Maureen found these tiny cigarette books. Though reprints and mass-produced, I like the gimmick so much that I thought it was worth mentioning. You can give up smoking and still carry something rolled-up in your shirt sleeve. Of course they’re not as cool as Jessica Bozek’s “The Matchbook Fragments” or Alixandra Bamford’s “Measuring Oscillations in Nearby Stars”. (Such are the limits of mass production.)
On a related note, art vending machines– cigarette vendors converted to sell tiny pieces of art. Aura meets techniques of mass distribution.

don’t take up smoking because james dean looks sexy doing it. smoking isn’t sexy. it’s just him.
whoops … too late. but yeah, this would seem like an interesting project.
speaking of projects, do you remember our vellum project?
oh yeah– if i ever write anything, like, ever again, maybe i’ll work on it
been thinking about substituting vellum paper for tracing or rice paper. because, yanno, vellum is kinda expensive.
not if we use our own cow.
Extreme DIY.
Okay, but let’s use my roomie’s studio to do the skining. it’s already a mess.
we should probably do it in that room that’s already painted red.
That’s the living room. The cow won’t fit.
Art Vending Machines would be a nice installation piece. It sounds like something Ilya Kabakov would do.

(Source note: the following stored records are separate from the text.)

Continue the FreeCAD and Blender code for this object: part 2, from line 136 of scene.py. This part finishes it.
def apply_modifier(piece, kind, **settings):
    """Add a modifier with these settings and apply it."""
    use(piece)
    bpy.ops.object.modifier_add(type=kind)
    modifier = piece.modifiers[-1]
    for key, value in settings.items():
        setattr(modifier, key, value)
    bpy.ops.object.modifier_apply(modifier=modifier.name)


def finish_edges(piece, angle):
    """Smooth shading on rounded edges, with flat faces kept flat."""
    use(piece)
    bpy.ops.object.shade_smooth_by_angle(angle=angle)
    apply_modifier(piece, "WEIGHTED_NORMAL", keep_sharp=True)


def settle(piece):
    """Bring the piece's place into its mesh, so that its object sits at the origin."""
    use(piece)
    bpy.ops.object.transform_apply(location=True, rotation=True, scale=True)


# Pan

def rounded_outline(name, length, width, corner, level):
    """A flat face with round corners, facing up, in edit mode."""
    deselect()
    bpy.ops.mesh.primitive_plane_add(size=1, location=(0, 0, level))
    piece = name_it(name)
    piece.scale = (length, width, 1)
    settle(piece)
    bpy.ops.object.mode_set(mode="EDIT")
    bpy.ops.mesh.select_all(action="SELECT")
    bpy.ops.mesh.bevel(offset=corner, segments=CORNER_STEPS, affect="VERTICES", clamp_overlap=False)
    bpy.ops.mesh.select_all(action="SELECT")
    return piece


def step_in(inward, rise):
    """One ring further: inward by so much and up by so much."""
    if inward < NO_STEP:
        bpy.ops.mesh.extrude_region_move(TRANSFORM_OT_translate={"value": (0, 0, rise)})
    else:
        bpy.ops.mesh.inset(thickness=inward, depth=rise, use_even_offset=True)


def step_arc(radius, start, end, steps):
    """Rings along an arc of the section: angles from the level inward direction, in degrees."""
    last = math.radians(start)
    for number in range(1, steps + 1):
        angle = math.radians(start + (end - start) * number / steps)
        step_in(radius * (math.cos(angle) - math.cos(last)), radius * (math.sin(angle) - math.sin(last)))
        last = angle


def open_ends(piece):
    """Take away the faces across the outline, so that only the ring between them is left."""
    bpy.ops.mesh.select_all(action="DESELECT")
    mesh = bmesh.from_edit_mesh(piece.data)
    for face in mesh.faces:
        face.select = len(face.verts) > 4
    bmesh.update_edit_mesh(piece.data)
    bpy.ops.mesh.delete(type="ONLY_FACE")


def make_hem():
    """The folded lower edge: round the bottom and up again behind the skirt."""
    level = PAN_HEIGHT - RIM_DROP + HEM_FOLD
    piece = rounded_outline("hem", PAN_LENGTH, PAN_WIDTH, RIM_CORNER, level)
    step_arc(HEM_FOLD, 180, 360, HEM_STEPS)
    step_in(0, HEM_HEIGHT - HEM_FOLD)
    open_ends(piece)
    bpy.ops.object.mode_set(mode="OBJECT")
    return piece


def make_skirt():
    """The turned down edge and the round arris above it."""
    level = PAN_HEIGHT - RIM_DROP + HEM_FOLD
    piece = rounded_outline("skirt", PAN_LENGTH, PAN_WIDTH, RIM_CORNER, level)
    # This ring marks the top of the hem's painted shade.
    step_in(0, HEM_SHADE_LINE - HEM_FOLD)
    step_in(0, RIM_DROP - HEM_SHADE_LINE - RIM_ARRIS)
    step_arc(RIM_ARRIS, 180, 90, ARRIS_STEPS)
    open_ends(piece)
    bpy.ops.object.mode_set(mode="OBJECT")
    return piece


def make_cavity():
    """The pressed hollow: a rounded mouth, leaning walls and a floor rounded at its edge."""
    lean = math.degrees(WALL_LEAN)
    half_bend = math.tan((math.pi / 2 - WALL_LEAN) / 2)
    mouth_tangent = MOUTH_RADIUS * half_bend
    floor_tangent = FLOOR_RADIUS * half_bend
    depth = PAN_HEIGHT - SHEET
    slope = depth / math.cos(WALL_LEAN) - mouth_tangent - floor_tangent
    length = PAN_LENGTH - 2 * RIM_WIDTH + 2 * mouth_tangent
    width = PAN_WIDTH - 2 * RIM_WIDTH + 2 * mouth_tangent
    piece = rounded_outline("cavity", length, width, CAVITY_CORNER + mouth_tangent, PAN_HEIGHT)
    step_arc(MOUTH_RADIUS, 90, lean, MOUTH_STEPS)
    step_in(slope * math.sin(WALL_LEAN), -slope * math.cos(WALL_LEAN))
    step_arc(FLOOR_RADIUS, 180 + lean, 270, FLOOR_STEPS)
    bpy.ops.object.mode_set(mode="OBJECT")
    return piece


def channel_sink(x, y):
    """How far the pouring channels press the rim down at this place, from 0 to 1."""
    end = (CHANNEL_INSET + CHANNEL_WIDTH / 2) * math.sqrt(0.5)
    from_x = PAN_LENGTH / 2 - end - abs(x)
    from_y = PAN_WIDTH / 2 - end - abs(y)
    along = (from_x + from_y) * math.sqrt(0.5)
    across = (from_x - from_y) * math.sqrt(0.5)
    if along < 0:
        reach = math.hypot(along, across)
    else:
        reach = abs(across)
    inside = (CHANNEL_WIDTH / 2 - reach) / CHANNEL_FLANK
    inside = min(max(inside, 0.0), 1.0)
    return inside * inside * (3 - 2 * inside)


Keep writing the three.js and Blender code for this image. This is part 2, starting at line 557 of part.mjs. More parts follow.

pirooz, they’re cool eh? it would be nice to convert something slightly bigger– like snack machines– for chapbooks. it would prevent them from getting all beat up at the bookstore and i bet people would buy them just for the novelty. plus they’d be better presented than at most bookstores, where they’re just sort of in a vertical pile, people would be able to see them. good for things like tinysides and 4SQ and small things that are very pretty but can get lost easily.
I vaguely remember someone saying that in the library at Iowa you can buy small bookmaking kits out of vending machines, but this seems like something I must have made up. I wonder though, if it’s true…
“Is it because there’s a little part of you that wants to be dead?
Or is it because your life feels empty without some ritual?
Or is it because the rebellion against the adults hasn’t ended yet?
You go smoke cigarettes
And you are young and rich for now,
You have the ritual of waking up each day will fill you…
There’s no excuse to start smoking.
Where is the rebellion in acting like a fuckup when I’m embracing full health?
It’s obvious that there is work to do strong and deliberately
We are the one’s we have to do it,
No more parents or gods taking responsibility
Living in the world on your own there is no punishment
Only knowing what to do, no excuses
The time is now, do not wait, go
Improve yourself right now.”
“Don’t Smoke” by The Microphones
(The ‘quoting song lyrics’ argument is a difficult argument to beat.)